**Stated exercise**
Reproduce exactly, and only, the lines running from the start of the entries below to the line containing "# along Y, its".

• • • •

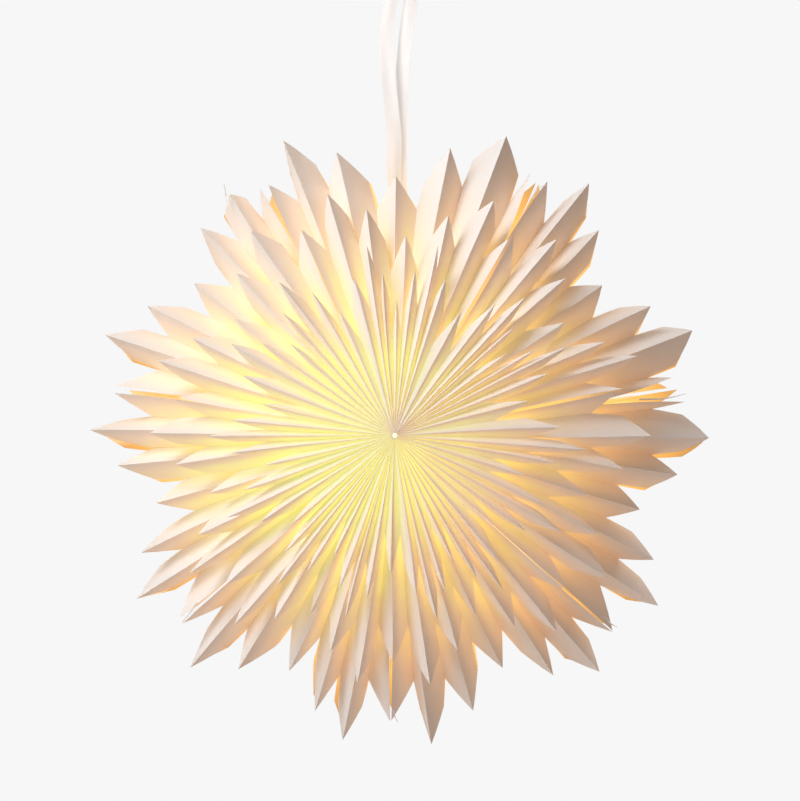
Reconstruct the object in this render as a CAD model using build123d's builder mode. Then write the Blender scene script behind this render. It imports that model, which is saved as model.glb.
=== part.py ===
from build123d import *

import os
from dataclasses import dataclass
from math import cos, radians, sin, tan

os.makedirs("parts", exist_ok=True)

# A fold-out starburst lantern of white pleated paper, hung on a loop of flat ribbon.
# Millimetres. The origin is the centre of the hanging ring's eye. The star's own axis runs
# along Y, its front towards -Y, X is to the right of it and Z is up.

# ---------------------------------------------------------------- driving sizes
# Paper star
star_radius = 300.0  # from the axis to the longest points
row_step = 61.0  # each row in front has points this much shorter than the one behind
picket_step = 29.5  # and a picket is this much shorter than its longer neighbour
point_drop = 26.0  # from a picket's tip down to its shoulders, along the radius
outer_pleats = 6  # in each section of a row, half a picket at either end counted as one
middle_pleats = 6
inner_pleats = 8
half_depth = 128.0  # from the mid-plane to the front or rear pole
paper = 0.6  # the folded card, measured along the star's axis
pleat_lean = 56.0  # degrees between a pleat's face and the star's plane
section_openings = (57.8, 52.7, 51.7, 48.9, 47.4, 49.4, 52.2)  # how far each is unfolded
seam_opening = 0.5  # degrees left open between two neighbouring sections
nesting = 0.02  # how much steeper a row's crests run than the troughs in front of it
pole_step = 0.9  # from one row to the next at the pole
centre_hole = 3.6  # radius of the hole in every row at the pole
gap = 0.3  # running or seating clearance between two pieces

# Glue flaps and closing clips along the seams
flap_depth = 9.0
flap_sheet = 0.3
flap_start = 60.0
flap_end = 232.0
clip_length = 14.0
clip_wall = 0.5
clip_depth = 7.0
clip_radius = 150.0

# Pole eyelets
eyelet_wall = 0.9
eyelet_flange = 9.0
eyelet_flange_thickness = 0.8

# Ribbon, ring and strap
ribbon_drop = 452.0  # from the eye's centre to the star's centre
ribbon_width = 14.0
ribbon_thickness = 0.5
ribbon_spread = 9.0  # each strand's shift to its side, at the ring's foot bar
ring_bore = 10.0
ring_width = 3.0
ring_thickness = 3.0
slot_height = 5.0
frame_corner = 2.0
foot_bar = 3.0  # the round bar under the ring's slot
strap_width = 36.0
strap_thickness = 0.8
strap_leg = 40.0
slot_margin = 1.5

# Wire yoke that the lamp holder hangs in
yoke_wire = 3.0
yoke_height = 206.0  # its top bar's centre line, above the star's centre
yoke_half_width = 18.5
yoke_corner = 6.0
carrier_ring_width = 6.8
carrier_ring_thickness = 2.0

# Lamp holder for a small screw lamp, on a vertical axis through the star's centre
holder_radius = 14.0
holder_mouth = 30.0  # height of its lower rim above the star's centre
holder_length = 40.0
holder_flange_radius = 16.0
holder_flange_height = 36.0  # underside of its flange above the rim
holder_roof = 4.0
shell_bore = 7.15
shell_wall = 0.5
shell_length = 24.0
contact_height = 1.0
shade_ring_width = 7.0
shade_ring_height = 8.0
dome_height = 20.0
dome_wall = 2.0
gland_radius = 5.5
gland_bore = 3.2
gland_height = 14.0

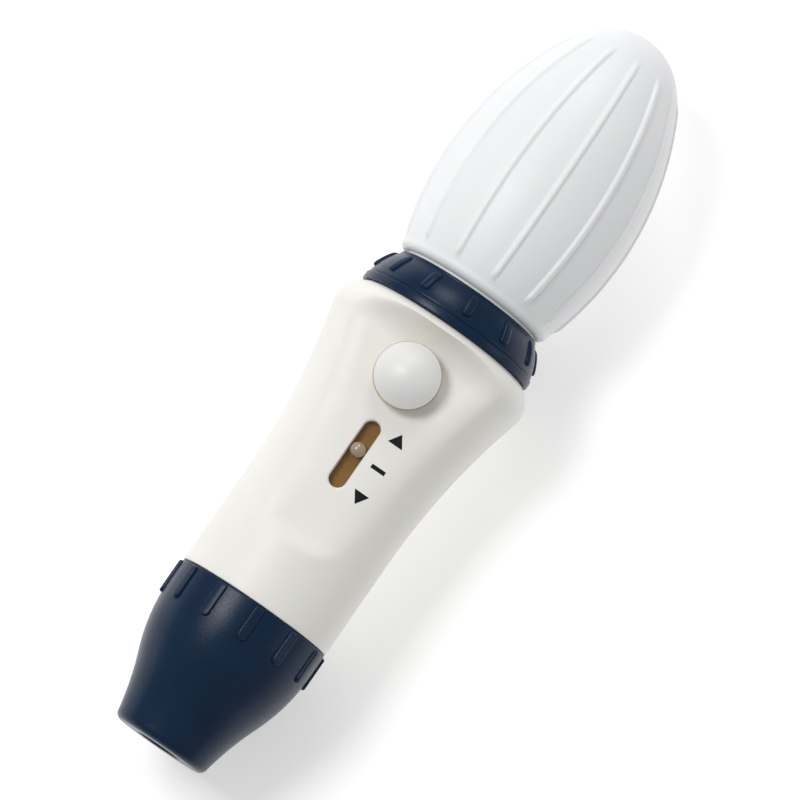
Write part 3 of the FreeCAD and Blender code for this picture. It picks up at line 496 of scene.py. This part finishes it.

• • • •

**Final result**
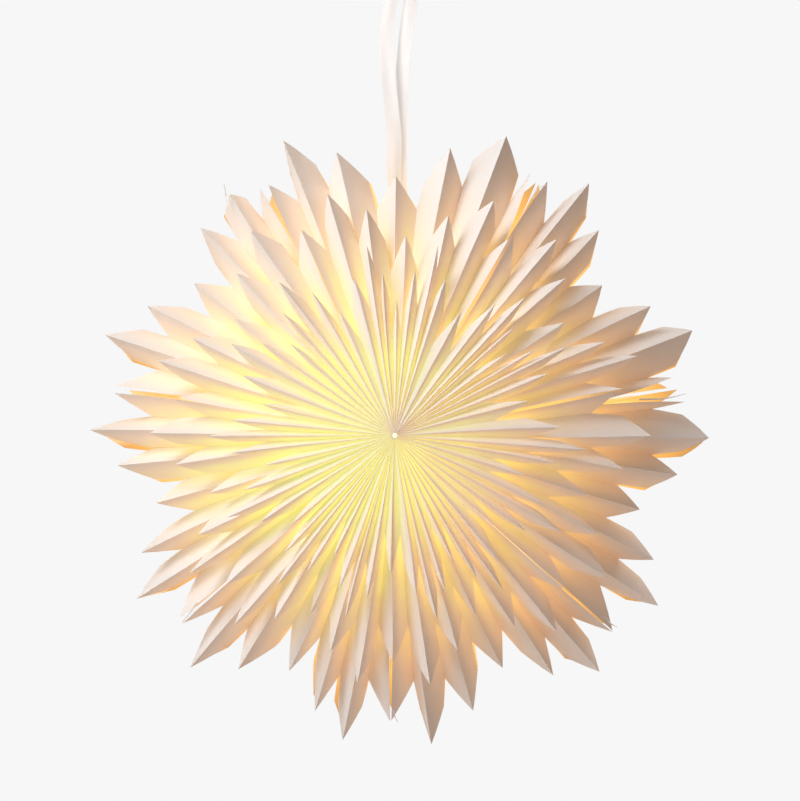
Reconstruct the object in this render as a CAD model using build123d's builder mode. Then write the Blender scene script behind this render. It imports that model, which is saved as model.glb.
=== part.py ===
from build123d import *

import os
from dataclasses import dataclass
from math import cos, radians, sin, tan

os.makedirs("parts", exist_ok=True)

# A fold-out starburst lantern of white pleated paper, hung on a loop of flat ribbon.
# Millimetres. The origin is the centre of the hanging ring's eye. The star's own axis runs
# along Y, its front towards -Y, X is to the right of it and Z is up.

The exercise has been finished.